# START OF INFORMATION PROVIDED

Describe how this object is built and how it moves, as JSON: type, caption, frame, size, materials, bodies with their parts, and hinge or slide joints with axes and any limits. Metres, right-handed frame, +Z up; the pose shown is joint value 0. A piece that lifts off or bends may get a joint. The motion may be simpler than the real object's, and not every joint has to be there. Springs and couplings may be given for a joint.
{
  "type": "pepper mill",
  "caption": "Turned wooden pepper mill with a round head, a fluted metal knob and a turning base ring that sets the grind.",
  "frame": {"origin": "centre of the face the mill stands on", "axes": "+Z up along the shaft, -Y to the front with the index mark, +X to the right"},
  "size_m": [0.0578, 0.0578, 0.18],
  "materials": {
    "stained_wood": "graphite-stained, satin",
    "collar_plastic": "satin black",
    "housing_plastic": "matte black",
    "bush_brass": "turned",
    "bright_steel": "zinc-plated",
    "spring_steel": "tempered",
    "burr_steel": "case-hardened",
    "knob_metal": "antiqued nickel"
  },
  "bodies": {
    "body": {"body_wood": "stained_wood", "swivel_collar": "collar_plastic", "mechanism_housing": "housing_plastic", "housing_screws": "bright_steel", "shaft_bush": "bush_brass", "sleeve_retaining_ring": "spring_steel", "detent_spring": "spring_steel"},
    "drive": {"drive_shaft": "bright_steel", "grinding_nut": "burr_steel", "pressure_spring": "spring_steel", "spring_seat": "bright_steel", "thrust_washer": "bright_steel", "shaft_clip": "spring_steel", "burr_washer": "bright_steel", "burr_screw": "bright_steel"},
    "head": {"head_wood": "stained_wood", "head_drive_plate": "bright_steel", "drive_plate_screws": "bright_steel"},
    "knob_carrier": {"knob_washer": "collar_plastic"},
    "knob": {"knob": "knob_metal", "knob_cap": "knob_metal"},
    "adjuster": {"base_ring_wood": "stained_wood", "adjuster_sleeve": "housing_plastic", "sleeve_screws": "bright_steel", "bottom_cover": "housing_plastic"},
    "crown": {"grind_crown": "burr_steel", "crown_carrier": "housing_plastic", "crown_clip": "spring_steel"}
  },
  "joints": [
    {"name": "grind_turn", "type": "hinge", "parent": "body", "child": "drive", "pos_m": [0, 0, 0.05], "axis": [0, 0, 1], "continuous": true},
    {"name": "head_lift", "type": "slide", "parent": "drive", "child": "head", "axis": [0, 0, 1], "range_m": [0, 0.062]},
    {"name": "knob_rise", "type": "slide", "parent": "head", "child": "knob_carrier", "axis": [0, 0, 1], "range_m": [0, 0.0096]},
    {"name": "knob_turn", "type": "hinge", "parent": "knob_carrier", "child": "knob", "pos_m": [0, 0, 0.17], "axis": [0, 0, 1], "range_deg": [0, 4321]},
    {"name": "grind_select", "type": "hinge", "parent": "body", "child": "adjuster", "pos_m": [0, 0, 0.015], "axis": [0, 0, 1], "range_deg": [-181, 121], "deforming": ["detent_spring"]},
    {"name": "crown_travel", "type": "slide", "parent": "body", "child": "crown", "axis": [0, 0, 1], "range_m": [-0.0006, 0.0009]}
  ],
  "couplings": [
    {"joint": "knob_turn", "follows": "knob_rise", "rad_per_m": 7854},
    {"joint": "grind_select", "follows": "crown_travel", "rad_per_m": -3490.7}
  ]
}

# END OF INFORMATION PROVIDED
# START OF INFORMATION PROVIDED

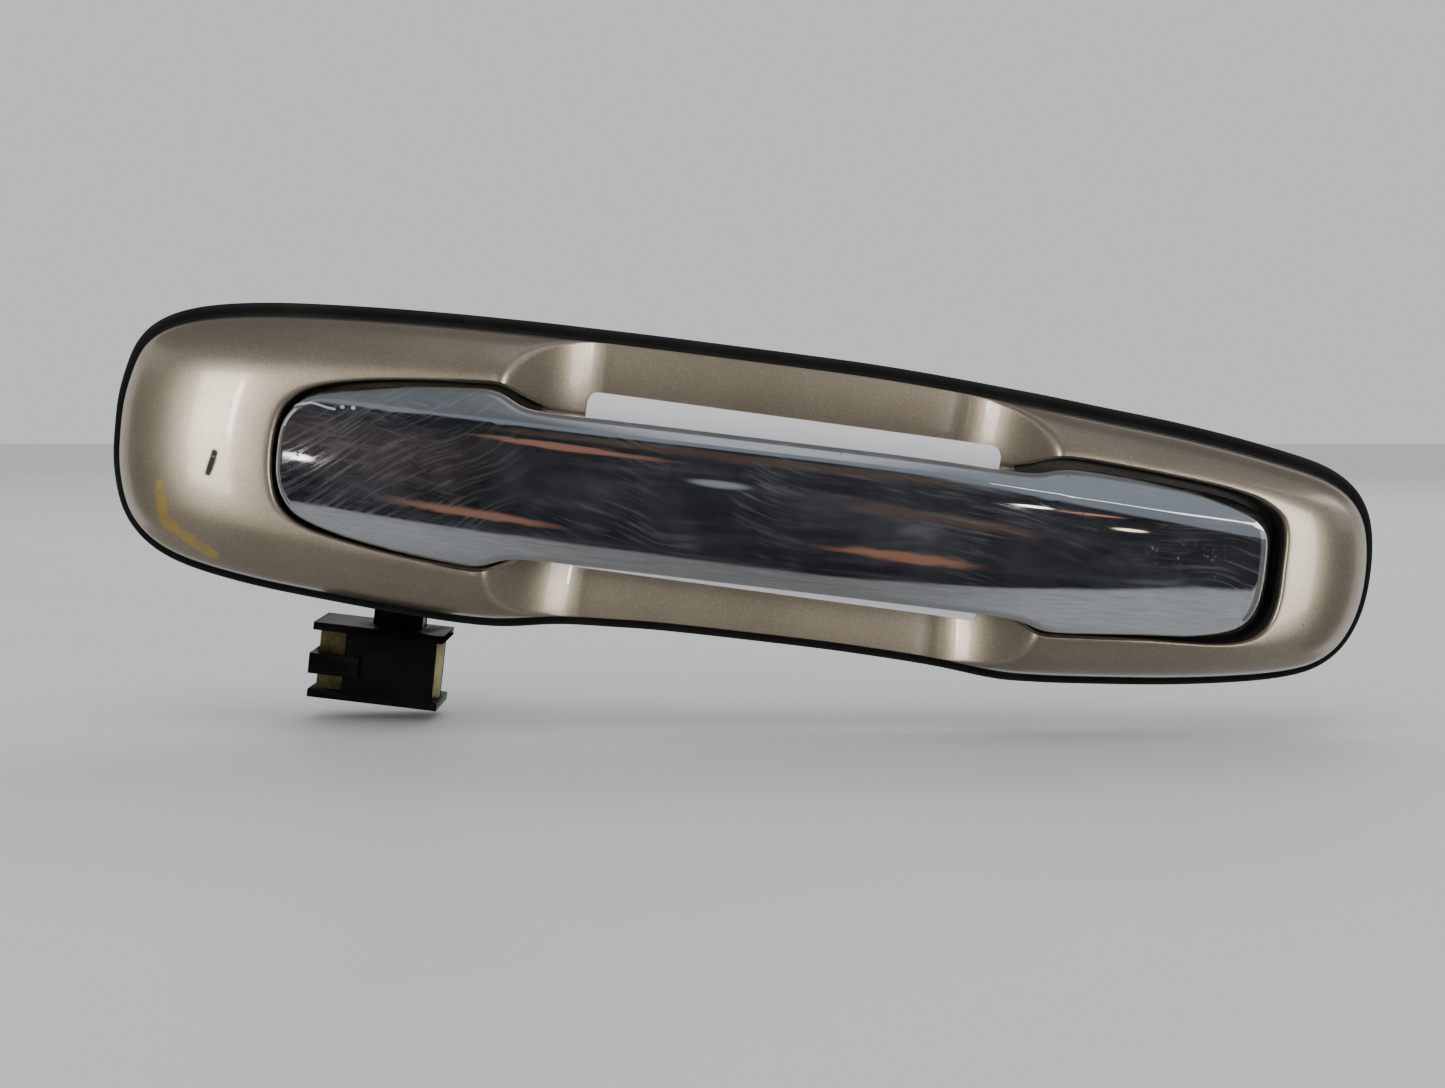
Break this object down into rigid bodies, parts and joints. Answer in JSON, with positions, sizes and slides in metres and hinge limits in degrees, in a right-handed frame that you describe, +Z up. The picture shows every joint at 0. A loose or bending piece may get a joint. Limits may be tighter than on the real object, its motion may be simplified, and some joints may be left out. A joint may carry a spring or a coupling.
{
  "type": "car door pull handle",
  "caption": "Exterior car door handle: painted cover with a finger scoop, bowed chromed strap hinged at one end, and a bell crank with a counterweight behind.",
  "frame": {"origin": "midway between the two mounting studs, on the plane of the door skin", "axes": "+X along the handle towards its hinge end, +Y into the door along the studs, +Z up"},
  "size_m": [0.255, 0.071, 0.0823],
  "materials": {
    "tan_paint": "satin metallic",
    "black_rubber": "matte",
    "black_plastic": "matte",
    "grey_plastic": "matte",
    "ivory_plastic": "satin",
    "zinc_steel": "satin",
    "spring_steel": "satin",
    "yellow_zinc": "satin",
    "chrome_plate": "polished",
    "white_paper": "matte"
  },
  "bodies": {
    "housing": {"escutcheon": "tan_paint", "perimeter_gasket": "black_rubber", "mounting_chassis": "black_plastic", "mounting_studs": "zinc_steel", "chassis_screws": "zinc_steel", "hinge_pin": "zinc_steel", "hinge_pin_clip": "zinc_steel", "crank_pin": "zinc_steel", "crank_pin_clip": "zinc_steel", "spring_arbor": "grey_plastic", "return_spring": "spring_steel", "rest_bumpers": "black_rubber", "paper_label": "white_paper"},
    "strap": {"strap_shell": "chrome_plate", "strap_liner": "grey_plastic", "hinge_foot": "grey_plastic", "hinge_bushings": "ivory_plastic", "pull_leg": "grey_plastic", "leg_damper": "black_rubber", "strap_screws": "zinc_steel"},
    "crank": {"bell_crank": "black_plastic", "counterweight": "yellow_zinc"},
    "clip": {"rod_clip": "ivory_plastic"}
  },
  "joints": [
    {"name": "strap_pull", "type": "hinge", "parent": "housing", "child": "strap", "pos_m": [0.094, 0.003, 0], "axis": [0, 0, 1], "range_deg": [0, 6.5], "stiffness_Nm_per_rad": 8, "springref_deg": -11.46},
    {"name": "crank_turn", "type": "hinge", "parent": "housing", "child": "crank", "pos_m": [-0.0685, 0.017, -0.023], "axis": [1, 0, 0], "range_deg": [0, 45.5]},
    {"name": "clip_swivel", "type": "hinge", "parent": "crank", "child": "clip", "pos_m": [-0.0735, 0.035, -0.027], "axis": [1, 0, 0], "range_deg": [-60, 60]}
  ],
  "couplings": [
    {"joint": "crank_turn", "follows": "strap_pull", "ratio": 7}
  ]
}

# END OF INFORMATION PROVIDED

_WHAT THE TASK REQUIRES:_ State only how many lines in the material include "handed".

_TASK SOLUTION:_ 2